Geografie inesplorate riscrivono le città.
Sono segnate da percorsi, luoghi e forme di un abitare che scardina l’organizzazione del sistema urbano per come l’abbiamo conosciuto prima che una differenza radicale lo sovvertisse. Prima che l’idea di
una città definita e riconoscibile secondo le logiche di una conoscenza univoca venisse interrogata da
uno sguardo straniero.

La città contemporanea è solcata in modo sempre più profondo dalle traiettorie di popolazioni erranti.

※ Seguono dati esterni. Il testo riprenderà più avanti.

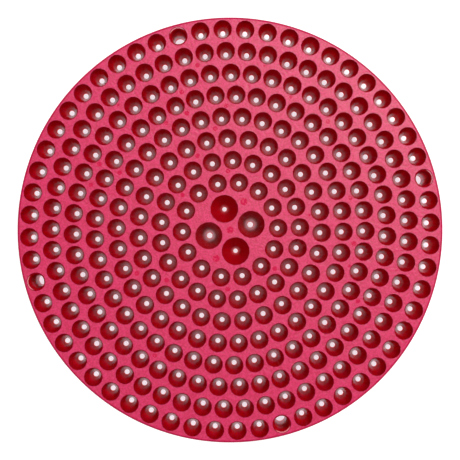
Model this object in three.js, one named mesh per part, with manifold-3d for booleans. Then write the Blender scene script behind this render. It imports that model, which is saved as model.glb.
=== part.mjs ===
// Bucket grit trap: a round plate full of funnels that stands on hollow legs at the bottom of a wash bucket.
// Grit falls through the funnels and settles in the space between their tips and the bucket's floor.
// It is one moulding. Here each ring of funnels is a node per quarter, and each leg and each large cone of
// the hub is a node with its own patch of the plate, so that every node is a simple shape with no hole
// in its middle. Millimetres, +Z up. The origin is the middle of the footprint, where the legs stand.
import * as THREE from "three";
import { mergeVertices } from "three/addons/utils/BufferGeometryUtils.js";
import Module from "manifold-3d";

const wasm = await Module();
wasm.setup();

// Driving dimensions.
const DISC_RADIUS = 132;
const HEIGHT = 40; // from the foot of the legs to the top face
const PLATE = 2.4;
const EDGE_CHAMFER = 1.2;
const SKIRT_WALL = 1.1;
const SKIRT_DROP = 5.6; // below the plate
const FUNNEL_DEPTH = 20; // from the top face to the funnel's tip
const FIRST_RING_RADIUS = 29.9;
const RING_PITCH = 13.52;
const RING_COUNTS = [14, 21, 27, 34, 41, 47, 53, 56]; // places on each ring, from the hub outwards
const HUB_RADIUS = 13.6; // circle on which the four large cones of the hub lie

// Bores: radius at the top face, radius at the lower end, and depth from the top face to that end.
const FUNNEL = { mouth: 5.6, outlet: 1.55, depth: FUNNEL_DEPTH, wall: 1.1, sides: 6 };
const WIDE_FUNNEL = { mouth: 8.5, outlet: 1.3, depth: FUNNEL_DEPTH, wall: 1.1, sides: 16 };
const CENTRE_LEG = { mouth: 8.3, outlet: 1.75, depth: HEIGHT, wall: 1.2, sides: 16 };
const LEG = { mouth: 5.0, outlet: 3.1, depth: HEIGHT, wall: 1.2, sides: 12 };

// Derived places and small allowances.
const TOP = HEIGHT;
const UNDERSIDE = HEIGHT - PLATE;
const LAST_RING = RING_COUNTS.length - 1;
const QUARTER = Math.PI / 2;
const START = QUARTER; // each ring has its first place on the +Y axis
const OUTLINE_SIDES = 72;
const SAGITTA = 0.2; // the most that a joint circle's straight sides may stray inwards
const FUNNEL_ROUND = 1.04; // a six-sided bore's corners lie a little outside the round one
const ROOT = 0.3; // how far the outside of a funnel or leg runs up into the plate
const PAST = 1; // how far a cutter runs past the face that it opens
const FAR = 3 * DISC_RADIUS; // well outside the disc

const ringRadius = (ring) => FIRST_RING_RADIUS + RING_PITCH * ring;
const at = (radius, angle) => new THREE.Vector3(radius * Math.cos(angle), radius * Math.sin(angle), 0);

// A closed three.js geometry as a solid.
function solid(geometry) {
  const bare = geometry.index ? geometry.toNonIndexed() : geometry;
  bare.deleteAttribute("normal");
  bare.deleteAttribute("uv");
  const merged = mergeVertices(bare, 1e-4);
  return new wasm.Manifold(
    new wasm.Mesh({
      numProp: 3,
      vertProperties: merged.attributes.position.array,
      triVerts: new Uint32Array(merged.index.array),
    }),
  );
}

// A solid as a three.js geometry with flat faces.
function geometryOf(made) {
  const mesh = made.getMesh();
  const geometry = new THREE.BufferGeometry();
  geometry.setAttribute("position", new THREE.BufferAttribute(new Float32Array(mesh.vertProperties), 3));
  geometry.setIndex(new THREE.BufferAttribute(new Uint32Array(mesh.triVerts), 1));
  const flat = geometry.toNonIndexed();
  flat.computeVertexNormals();
  return flat;
}

// A profile of [radius, height] points turned about the Z axis, with a corner at cornerAngle.
function turned(profile, sides, cornerAngle = 0) {
  const points = profile.map(([radius, height]) => new THREE.Vector2(radius, height));
  return solid(new THREE.LatheGeometry(points, sides).rotateX(QUARTER).rotateZ(QUARTER + cornerAngle));
}

const disc = (radius, low, high, sides) =>
  turned([[0, low], [radius, low], [radius, high], [0, high]], sides);

// The radius of a bore's wall at a height.
function boreRadius(bore, height) {
  const share = (TOP - height) / bore.depth;
  return bore.mouth + (bore.outlet - bore.mouth) * share;
}

// What a bore takes out: a cone that runs past its lower end and past the top face.
function boreCutter({ bore, centre, cornerAngle, round = 1 }) {
  const ends = [TOP - bore.depth - PAST, TOP + PAST];
  const [lower, upper] = ends.map((height) => [boreRadius(bore, height) * round, height]);
  const profile = [[0, ends[0]], lower, upper, [0, ends[1]]];
  return turned(profile, bore.sides, cornerAngle).translate([centre.x, centre.y, 0]);
}

// The outside of what hangs under a bore, from its lower end up into the plate.
function boreBody({ bore, centre, cornerAngle, round = 1 }) {
  const ends = [TOP - bore.depth, UNDERSIDE + ROOT];
  const [lower, upper] = ends.map((height) => [(boreRadius(bore, height) + bore.wall) * round, height]);
  const profile = [[0, ends[0]], lower, upper, [0, ends[1]]];
  return turned(profile, bore.sides, cornerAngle).translate([centre.x, centre.y, 0]);
}

// Joint circle between two rings of the plate, or between the hub and the first ring.
const jointRadius = (ring) => ringRadius(ring) - RING_PITCH / 2;
function jointDisc(ring, low, high) {
  const radius = jointRadius(ring);
  const sides = 4 * Math.ceil((Math.PI * Math.sqrt(radius / (2 * SAGITTA))) / 4);
  return disc(radius, low, high, sides);
}

// The outermost part of the plate: a bevelled top edge and the downturned skirt under it.
function outlineDisc() {
  const foot = UNDERSIDE - SKIRT_DROP;
  const inner = DISC_RADIUS - SKIRT_WALL;
  const profile = [
    [0, UNDERSIDE],
    [inner, UNDERSIDE],
    [inner, foot],
    [DISC_RADIUS, foot],
    [DISC_RADIUS, TOP - EDGE_CHAMFER],
    [DISC_RADIUS - EDGE_CHAMFER, TOP],
    [0, TOP],
  ];
  return turned(profile, OUTLINE_SIDES);
}

// A tall wedge between two angles less than half a turn apart, with its edge on the Z axis.
function wedge(from, to) {
  const corners = [from, (from + to) / 2, to].map((angle) => at(FAR, angle));
  const outline = new THREE.Shape([new THREE.Vector2(0, 0), ...corners]);
  const prism = new THREE.ExtrudeGeometry(outline, { depth: HEIGHT + 2 * PAST, bevelEnabled: false });
  return solid(prism.translate(0, 0, -PAST));
}

// A part of the plate with what hangs from it. Bores opens holes; each hangs a cone, funnel or leg.
function platePart(plate, bores) {
  const whole = wasm.Manifold.union([plate, ...bores.map(boreBody)]);
  return whole.subtract(wasm.Manifold.union(bores.map(boreCutter)));
}

// The angle of a place on a ring, counted from the +Y axis. Half a place further is midway to the next.
const placeAngle = (ring, place) => START + (2 * Math.PI * place) / RING_COUNTS[ring];

// Four places of the last ring hold legs.
const isLeg = (ring, place) => ring === LAST_RING && place % (RING_COUNTS[ring] / 4) === 0;

// Every bore of a ring.
function ringBores(ring) {
  return RING_COUNTS_TO_PLACES[ring].map((place) => {
    const angle = placeAngle(ring, place);
    const centre = at(ringRadius(ring), angle);
    if (isLeg(ring, place)) return { bore: LEG, centre, cornerAngle: angle };
    // A funnel's flat sides face its neighbours along the ring, or on the last ring the skirt.
    const cornerAngle = ring === LAST_RING ? angle + Math.PI / FUNNEL.sides : angle;
    return { bore: FUNNEL, centre, cornerAngle, round: FUNNEL_ROUND };
  });
}
const RING_COUNTS_TO_PLACES = RING_COUNTS.map((count) => [...Array(count).keys()]);

// A ring from one joint circle to the next. The last ring ends at the disc's outline.
function wholeRing(ring) {
  const plate = ring === LAST_RING ? outlineDisc() : jointDisc(ring + 1, UNDERSIDE, TOP);
  const middle = jointDisc(ring, UNDERSIDE - PAST, TOP + PAST);
  return platePart(plate.subtract(middle), ringBores(ring));
}

// The middle of the plate with its four large cones.
function wholeHub() {
  const bores = HUB_CONES.map(({ bore, angle }) => ({
    bore,
    centre: at(HUB_RADIUS, angle),
    cornerAngle: angle,
  }));
  return platePart(jointDisc(0, UNDERSIDE, TOP), bores);
}

const HUB_CONES = [
  { name: "hub_leg_right", bore: CENTRE_LEG, angle: 0 },
  { name: "hub_funnel_back", bore: WIDE_FUNNEL, angle: QUARTER },
  { name: "hub_leg_left", bore: CENTRE_LEG, angle: 2 * QUARTER },
  { name: "hub_funnel_front", bore: WIDE_FUNNEL, angle: 3 * QUARTER },
];
// Anticlockwise from the +Y axis, as the places are counted.
const QUARTERS = ["back_left", "front_left", "front_right", "back_right"];
const LEGS = ["leg_back", "leg_left", "leg_front", "leg_right"];

// Everything is one glossy crimson plastic.
const crimson = () => new THREE.MeshStandardMaterial({ color: 0xd4325f, roughness: 0.38, metalness: 0 });

const gritTrap = new THREE.Group();

function add(name, made) {
  const mesh = new THREE.Mesh(geometryOf(made), crimson());
  mesh.name = name;
  gritTrap.add(mesh);
}

const hub = wholeHub();
HUB_CONES.forEach(({ name, angle }) =>
  add(name, hub.intersect(wedge(angle - QUARTER / 2, angle + QUARTER / 2))),
);

// Each quarter of a ring ends midway between two funnels, as near as it can to a quarter turn.
RING_COUNTS.forEach((count, ring) => {
  const whole = wholeRing(ring);
  QUARTERS.forEach((side, quarter) => {
    const after = ring === LAST_RING ? 0.5 : -0.5; // a leg's own patch lies between two quarters
    const first = Math.ceil((quarter * count) / 4) + after;
    const last = Math.ceil(((quarter + 1) * count) / 4) - 0.5;
    const cut = wedge(placeAngle(ring, first), placeAngle(ring, last));
    add(`funnel_ring_${ring + 1}_${side}`, whole.intersect(cut));
  });
  if (ring !== LAST_RING) return;
  LEGS.forEach((name, index) => {
    const place = (index * count) / 4;
    add(name, whole.intersect(wedge(placeAngle(ring, place - 0.5), placeAngle(ring, place + 0.5))));
  });
});

export default gritTrap;
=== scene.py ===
"""Bucket grit trap: a crimson plate of funnels on hollow legs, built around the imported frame.

Run as a script inside Blender. Lengths are in metres, in the frame's own axes, with +Z up.
"""

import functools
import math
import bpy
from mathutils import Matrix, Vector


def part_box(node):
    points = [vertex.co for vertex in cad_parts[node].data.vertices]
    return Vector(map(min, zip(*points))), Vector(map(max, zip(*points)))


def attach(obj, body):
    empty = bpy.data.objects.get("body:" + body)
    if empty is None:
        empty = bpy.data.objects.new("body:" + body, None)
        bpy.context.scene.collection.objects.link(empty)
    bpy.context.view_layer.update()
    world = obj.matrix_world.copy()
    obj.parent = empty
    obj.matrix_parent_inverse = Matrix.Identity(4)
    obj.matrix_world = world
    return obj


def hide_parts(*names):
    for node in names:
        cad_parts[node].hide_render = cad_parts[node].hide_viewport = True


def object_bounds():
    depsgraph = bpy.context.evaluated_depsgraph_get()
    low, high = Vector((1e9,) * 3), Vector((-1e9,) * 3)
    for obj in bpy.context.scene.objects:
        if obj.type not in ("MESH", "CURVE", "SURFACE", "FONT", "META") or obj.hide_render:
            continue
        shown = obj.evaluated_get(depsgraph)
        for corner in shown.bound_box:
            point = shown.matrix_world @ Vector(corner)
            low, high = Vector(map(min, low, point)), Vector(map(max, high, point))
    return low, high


bl_info = {
    "name": "Bucket grit trap",
    "version": (1, 0, 0),
    "blender": (4, 5, 0),
    "location": "3D View > Sidebar > Grit Trap",
    "description": "Builds a moulded grit trap: rings of funnels in a plate on hollow legs",
    "category": "Add Mesh",
}

import bmesh
import bpy
from mathutils import Vector

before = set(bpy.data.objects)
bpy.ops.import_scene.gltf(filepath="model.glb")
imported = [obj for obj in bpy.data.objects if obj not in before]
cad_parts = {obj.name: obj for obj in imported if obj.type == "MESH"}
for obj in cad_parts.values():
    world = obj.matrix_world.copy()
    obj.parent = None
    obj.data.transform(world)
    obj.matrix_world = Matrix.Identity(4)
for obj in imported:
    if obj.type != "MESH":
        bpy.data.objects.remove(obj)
CAD_BOX = [list(corner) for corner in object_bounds()]

BODY = "root"
MM = 0.001

# What the frame says.
DISC_RADIUS = CAD_BOX[1][0]
TOP = CAD_BOX[1][2]
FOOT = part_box("leg_right")[0].z
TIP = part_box("funnel_ring_1_back_left")[0].z

# How the moulding is laid out.
RING_COUNTS = (14, 21, 27, 34, 41, 47, 53, 56)
LEGS = 4
QUARTERS = ("back_left", "front_left", "front_right", "back_right")
SIDES = {"right": 0.0, "back": 90.0, "left": 180.0, "front": 270.0}
LONG_CONE_SIDES = ("right", "left")

# Ejector marks lie in the gap outside a ring, midway between a place of some ring and its next place.
# Each row is the ring inside the gap, the ring that sets the direction, and the places.
GAP_MARKS = (
    (1, 1, (1, 13)),
    (1, 2, (9, 12)),
    (2, 2, (0, 15)),
    (2, 3, (8,)),
    (3, 3, (7, 26)),
    (4, 4, (0, 1, 4, 22, 23, 25)),
    (4, 5, (39,)),
    (5, 5, (0, 5, 6, 34, 36)),
    (5, 6, (17, 29)),
    (6, 6, (3, 43, 46)),
)
HUB_MARK_ANGLES = (49.0, 229.0)
HUB_MARK_REACH = 1.44  # times the radius of the hub circle

OUTLINE_SIDES = 180  # of the plate and of the rim, which meet face to face
CONE_SIDES = 48
WELD = 0.004 * MM  # corners closer than this are one


# ------------------------------------------------------------------ settings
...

Individui dalle molteplici provenienze occupano gli spazi urbani senza necessariamente stabilirsi e riconoscersi in essi: un abitare che ha perso i tradizionali requisiti di identificazione e appartenenza e che mette in discussione il senso di radicamento dell’esperienza abitativa fondata sulla stabilità, con cui da sempre si è misurato il progetto urbanistico.

Attraverso 100 mappe di Milano disegnate da altrettanti migranti “al primo approdo” affiora e prende forma la geografia di una città pressoché sconosciuta a chi è residente stabile: una città che include, che attrae, che divide, che mette in relazione o che si fa temere, a seconda dei significati di cui si caricano i suoi spazi nell’osservazione di chi inizia ad abitarli. Un’indagine che permette al migrante di appropriarsi della città, costruendo un campo di mediazione tra il proprio spaesamento e il territorio in cui si trova a vivere: immaginare e rappresentare la geografia urbana corrisponde al tentativo di abitare mentalmente la città, e dunque di potersi pensare come abitante. Un’esplorazione che consente a chi voglia leggere il mutamento di addentrarsi nella città in trasformazione, osservando quell’abitare senza abitudine che è specifico del migrante al primo approdo, e che potrebbe ora diventare la condizione etica della contemporaneità che tutti abitiamo.